By Errol Castens/NEMS Daily Journal
My friend Tim Burress started something the other day on his Facebook account, and it’s proven so addictive I decided to continue it here.
Tim had been reading Robert St. John’s “My South,” with its short but meaningful descriptions of our shared homeland, and he challenged his friends to come up with their own comments. I won’t steal other people’s responses to use here, but if you want to read those of his other friends, send Tim (Timothy R. Burress) a friend request.
Meanwhile, here are my offerings:
In my South …
– … ice cream is sweeter when it’s hand-cranked.
– … wisteria and honeysuckle are immigrants; privet and kudzu are invaders.
– … “Bless his/her heart” can be applied either sympathetically or sarcastically, as needed.
– … old folks remember when gravel roads were an improvement.
– … “maypops” can mean either passiflora incarnata or really bald tires.
– … folks keep guard geese – or guineas – to let them know when company’s coming.
– … a Sharpie and a short philosophy can turn a 3X T-shirt into a medium.
– … folks don’t understand the point of “catch and release” for either fish or felons.
– … “daintzin” and “naintzy” are spelled “d-a-n-c-i-n-g” and “N-a-n-c-y.”

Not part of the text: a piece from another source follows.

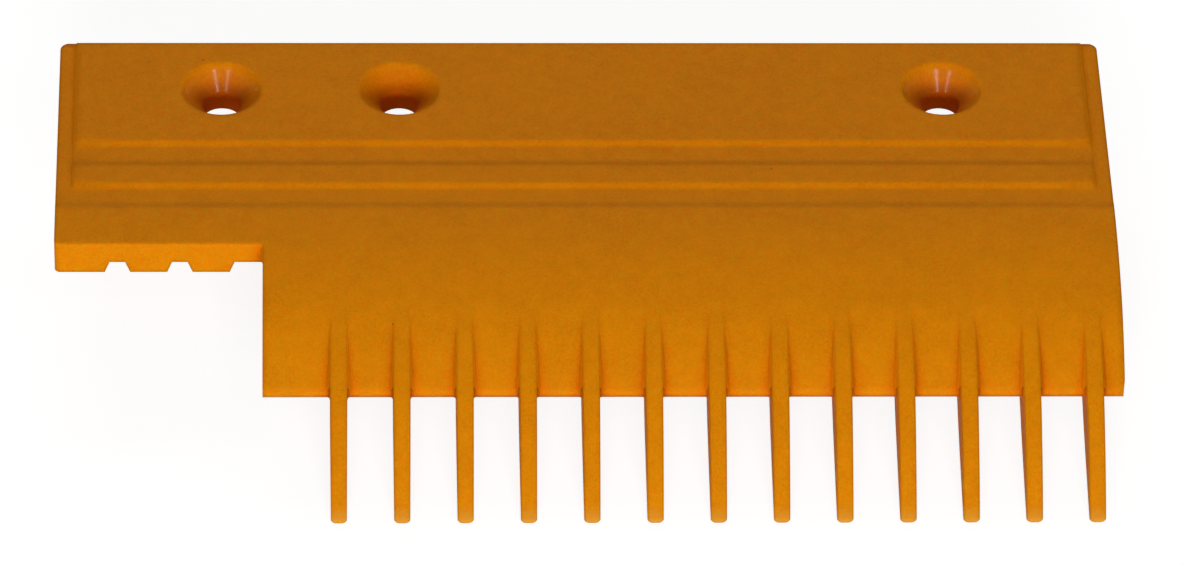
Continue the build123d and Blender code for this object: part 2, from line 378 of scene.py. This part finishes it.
# The floor is near white to the eye and keeps a soft shadow
def floor_material():
    material, tree = new_material("pale_floor")
    path = add_node(tree, "ShaderNodeLightPath")
    seen = math_node(tree, "ADD", path.outputs["Is Camera Ray"], path.outputs["Is Glossy Ray"], clamp=True)
    seen = math_node(tree, "ADD", seen, path.outputs["Is Transmission Ray"], clamp=True)
    plain = add_node(tree, "ShaderNodeBsdfDiffuse", Color=FLOOR_COLOR)
    dim = add_node(tree, "ShaderNodeBsdfDiffuse", Color=FLOOR_SEEN_COLOR)
    glow = add_node(tree, "ShaderNodeEmission", Strength=FLOOR_SEEN_GLOW)
    bright = tree.nodes.new("ShaderNodeAddShader")
    tree.links.new(dim.outputs[0], bright.inputs[0])
    tree.links.new(glow.outputs[0], bright.inputs[1])
    mix = tree.nodes.new("ShaderNodeMixShader")
    tree.links.new(seen, mix.inputs[0])
    tree.links.new(plain.outputs[0], mix.inputs[1])
    tree.links.new(bright.outputs[0], mix.inputs[2])
    output = add_node(tree, "ShaderNodeOutputMaterial")
    tree.links.new(mix.outputs[0], output.inputs["Surface"])
    return material


def floor_profile():
    """From the middle of the disc out, up the curved rim, to the top of the wall."""
    level = plate_low.z / MM - FLOOR_GAP
    profile = [(0.0, level)]
    for step in range(COVE_STEPS + 1):
        turn = step / COVE_STEPS * pi / 2
        profile.append((FLOOR_RADIUS - COVE_RADIUS + COVE_RADIUS * sin(turn),
                        level + COVE_RADIUS * (1 - cos(turn))))
    profile.append((FLOOR_RADIUS, level + WALL_HEIGHT))
    return profile


def make_floor():
    """A wide disc whose rim curves up into a low wall."""
    mesh = bmesh.new()
    points = [mesh.verts.new(metres(radius, 0, height)) for radius, height in floor_profile()]
    edges = [mesh.edges.new(pair) for pair in zip(points, points[1:])]
    bmesh.ops.spin(mesh, geom=points + edges, axis=(0, 0, 1), cent=(0, 0, 0), angle=2 * pi,
                   steps=TURN_STEPS, use_merge=True, use_duplicate=False)
    bmesh.ops.remove_doubles(mesh, verts=mesh.verts, dist=WELD_DISTANCE * MM)
    bmesh.ops.recalc_face_normals(mesh, faces=mesh.faces)
    data = bpy.data.meshes.new("floor")
    mesh.to_mesh(data)
    mesh.free()
    for face in data.polygons:
        face.use_smooth = True
    floor = bpy.data.objects.new("floor", data)
    floor.data.materials.append(floor_material())
    bpy.context.scene.collection.objects.link(floor)


make_floor()


# Lamps and the dim light of the room
def make_lamp(name, azimuth, elevation, width, height, power):
    data = bpy.data.lights.new(name, "AREA")
    data.shape = "RECTANGLE"
    data.size = width * MM
    data.size_y = height * MM
    data.energy = power
    lamp = bpy.data.objects.new(name, data)
    side, up = radians(azimuth), radians(elevation)
    towards = Vector((sin(side) * cos(up), -cos(side) * cos(up), sin(up)))
    lamp.location = (plate_low + plate_high) / 2 + towards * LAMP_DISTANCE * MM
    lamp.rotation_mode = "QUATERNION"
    lamp.rotation_quaternion = towards.to_track_quat("Z", "Y")
    lamp.visible_camera = False
    bpy.context.scene.collection.objects.link(lamp)


for lamp_name, lamp_settings in LAMPS.items():
    make_lamp(lamp_name, *lamp_settings)

room = bpy.data.worlds.new("room")
room.use_nodes = True
room.node_tree.nodes["Background"].inputs["Color"].default_value = ROOM_COLOR
room.node_tree.nodes["Background"].inputs["Strength"].default_value = ROOM_LIGHT
bpy.context.scene.world = room


def make_camera():
    data = bpy.data.cameras.new("camera")
    data.sensor_width = SENSOR_WIDTH
    data.lens = FOCAL_LENGTH_PIXELS / PHOTO_WIDTH * SENSOR_WIDTH
    data.clip_start = NEAR_CLIP * MM
    data.clip_end = 2 * FLOOR_RADIUS * MM
    camera = bpy.data.objects.new("camera", data)
    camera.location = metres(*CAMERA_PLACE)
    camera.rotation_euler = [radians(turn) for turn in CAMERA_TURN]
    bpy.context.scene.collection.objects.link(camera)
    bpy.context.scene.camera = camera


make_camera()
bpy.context.scene.view_settings.view_transform = "Standard"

– … blood-sucking parasites can transmit such dangerous disorders as Rocky Mountain Spotted Fever, West Nile Disease and, in election years, misplaced optimism.
– … front porches without swings and rockers are as useful as a scissor.
– … some remember when quail and rabbits were abundant, and fire ants and armadillos were rare.
– … we have lightning bugs, wreckers, Cokes, redbugs and britches – not fireflies, tow trucks, sodas, chiggers and trousers.
– … people know “collard” is not a misspelling of “collared.”
– … we “put up” vegetables – every time we can.
– … amateur archaeologists know daffodils mark many an otherwise forgotten homestead.
– … we like air conditioning, but not so much that we’re willing to forget what tree frogs, crickets and whippoorwills sound like.
– … we value security lights, but not so much that we’re willing to forget what the stars look like.
– … we know to grow Cape Jessamine away from windows lest its fragrance overwhelm us.
– … if the phone rings after nine o’clock, it’s an emergency.
– … we honor our ancestors without forgetting their errors.
– … fly swatters keep flies, terriers, toddlers and other pests out of the kitchen.
– … pickups are vehicles, not dates.
– … we wait until after “and the home of the brave” to start cheering.
– … South is as much a mindset as a direction.